Step 5: Wash the butter
- Move the butter into a bowl and cover it with ice-cold water.
- Press and fold the butter with your hands or a spatula. The water will turn cloudy.
- Pour off the cloudy water and repeat with fresh cold water until it runs completely clear.
Washing removes leftover buttermilk and milk solids, which are what spoil first. Properly washed butter keeps in the fridge for at least two weeks.
Step 6: Work and shape
Place the clean butter on a board. Use a spatula or butter paddles to press, fold, and turn it for a couple of minutes until it is smooth and even, with no visible water beads.
Shape it however you like: a small block wrapped in baking paper, a roll, or pressed into a mould.

Salted homemade butter: the Britanny way
If you like salted butter, now is the moment. Scatter good sea salt or fleur de sel over the butter and fold it through gently so you can still see small crystals.
French fleur de sel is the traditional choice: delicate, slightly mineral, and very different from ordinary table salt. A little goes a long way and gives that sweet-salty snap on bread, potatoes, or simple radishes.
Salted butter keeps longer than unsalted, which is why coastal regions such as Brittany became famous for it.
Storing your butter
In the fridge
Properly washed butter keeps for 2-3 weeks in a butter dish, sometimes up to a month if very thoroughly washed. Unwashed butter lasts about 3-5 days before the residual buttermilk goes rancid, so make sure you do it properly.
In a butter bell
Salted butter keeps at room temperature for 1-2 weeks in a proper French butter bell. Change the water every 2-3 days. Unsalted butter’s riskier in warm weather, you might get rancidity after a week. In cooler months, it’s fine.
Frozen
Butter freezes brilliantly for up to six months, sometimes up to a year. Wrap it tightly in parchment paper, then in foil or a freezer bag to prevent freezer burn. Defrost slowly in the fridge overnight. The texture’s slightly more crumbly when defrosted, but it’s fine for cooking and spreading.

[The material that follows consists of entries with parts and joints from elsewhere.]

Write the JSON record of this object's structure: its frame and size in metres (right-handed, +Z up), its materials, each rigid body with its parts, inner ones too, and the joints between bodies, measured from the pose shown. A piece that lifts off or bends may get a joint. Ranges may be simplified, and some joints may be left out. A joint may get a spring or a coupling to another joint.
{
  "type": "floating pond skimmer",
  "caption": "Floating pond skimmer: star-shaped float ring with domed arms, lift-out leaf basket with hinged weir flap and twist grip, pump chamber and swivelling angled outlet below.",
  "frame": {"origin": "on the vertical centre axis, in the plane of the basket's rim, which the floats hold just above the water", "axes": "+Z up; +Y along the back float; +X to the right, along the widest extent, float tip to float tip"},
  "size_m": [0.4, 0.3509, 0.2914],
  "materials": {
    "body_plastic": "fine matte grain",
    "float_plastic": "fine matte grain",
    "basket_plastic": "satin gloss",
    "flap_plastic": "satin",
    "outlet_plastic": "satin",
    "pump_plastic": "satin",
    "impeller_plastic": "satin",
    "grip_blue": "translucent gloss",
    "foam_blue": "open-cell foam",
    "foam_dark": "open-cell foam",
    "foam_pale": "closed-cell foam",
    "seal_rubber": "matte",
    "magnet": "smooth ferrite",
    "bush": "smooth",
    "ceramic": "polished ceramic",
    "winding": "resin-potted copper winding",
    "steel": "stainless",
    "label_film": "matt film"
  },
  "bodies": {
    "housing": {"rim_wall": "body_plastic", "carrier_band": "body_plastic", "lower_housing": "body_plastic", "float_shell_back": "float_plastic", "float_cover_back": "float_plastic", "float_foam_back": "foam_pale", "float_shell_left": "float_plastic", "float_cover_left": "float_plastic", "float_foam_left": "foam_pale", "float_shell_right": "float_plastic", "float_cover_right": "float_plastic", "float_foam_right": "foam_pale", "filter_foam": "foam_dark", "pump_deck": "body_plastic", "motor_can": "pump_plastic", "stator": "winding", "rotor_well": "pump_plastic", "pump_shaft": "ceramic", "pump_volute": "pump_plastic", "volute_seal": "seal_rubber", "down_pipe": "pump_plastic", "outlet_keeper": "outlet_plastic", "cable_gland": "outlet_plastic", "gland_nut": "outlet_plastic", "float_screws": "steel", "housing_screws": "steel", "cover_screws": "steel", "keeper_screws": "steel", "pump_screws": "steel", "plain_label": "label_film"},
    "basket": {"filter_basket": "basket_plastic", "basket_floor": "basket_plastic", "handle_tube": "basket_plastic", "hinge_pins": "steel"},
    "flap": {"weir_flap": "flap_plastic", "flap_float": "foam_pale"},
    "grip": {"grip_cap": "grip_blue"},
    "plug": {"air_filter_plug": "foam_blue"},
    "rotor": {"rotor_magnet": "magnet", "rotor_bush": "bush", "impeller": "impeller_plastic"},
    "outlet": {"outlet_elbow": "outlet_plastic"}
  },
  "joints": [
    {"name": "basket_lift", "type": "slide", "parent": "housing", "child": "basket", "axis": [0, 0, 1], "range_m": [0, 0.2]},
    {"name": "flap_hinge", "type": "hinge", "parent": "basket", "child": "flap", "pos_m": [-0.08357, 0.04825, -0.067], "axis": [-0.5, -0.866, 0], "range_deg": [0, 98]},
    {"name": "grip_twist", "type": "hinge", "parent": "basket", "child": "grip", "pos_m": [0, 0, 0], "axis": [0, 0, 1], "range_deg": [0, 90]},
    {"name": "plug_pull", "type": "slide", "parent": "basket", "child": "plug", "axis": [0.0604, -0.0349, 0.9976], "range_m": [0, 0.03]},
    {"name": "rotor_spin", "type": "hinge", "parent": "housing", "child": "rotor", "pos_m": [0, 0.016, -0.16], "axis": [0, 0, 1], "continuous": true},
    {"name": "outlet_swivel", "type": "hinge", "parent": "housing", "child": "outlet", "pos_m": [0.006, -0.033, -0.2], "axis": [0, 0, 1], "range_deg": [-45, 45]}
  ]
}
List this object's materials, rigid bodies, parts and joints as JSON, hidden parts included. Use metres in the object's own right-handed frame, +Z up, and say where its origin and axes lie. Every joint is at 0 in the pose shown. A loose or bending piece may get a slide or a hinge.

What to do with the buttermilk
The liquid you poured off is real buttermilk from churning, not the cultured milk sold in bottles. If you cultured the cream, it will be tangy and perfect for baking.
Good uses include:
- Crêpes and waffles
- Simple yoghurt-style cakes and madeleines
- Clafoutis or a Far Breton
- Pancakes, soda bread, or soft sandwich loaves
- Madeleines and Quatre-quarts or yoghurt cake
- A quick fresh cheese: gently heat, add a little acid, and strain
Storing Buttermilk
Buttermilk keeps in the fridge for about a week in a sealed jar. Once it starts smelling very sour or developing chunks, discard it. Though honestly, if you’ve made cultured buttermilk, it already smells sour, you’re judging whether it’s gone too sour or smells genuinely off.
You can freeze buttermilk for up to three months. Freeze it in ice cube trays or Souper Cubes, then transfer the cubes to a freezer bag. Each cube is roughly 30ml, perfect for adding to recipes.
Final thoughts
Cultured butter does take a bit of planning, but not much actual work. Most of the time is simply the cream sitting on the counter, then resting in the fridge. The hands-on part is 15 to 20 minutes.
Is it something you will do every week? Probably not. But for a weekend lunch, a dinner with friends, or the first new potatoes of the year, spreading your own butter on good bread and tasting that soft tang and sea salt is one of those small kitchen moments that feels very satisfying.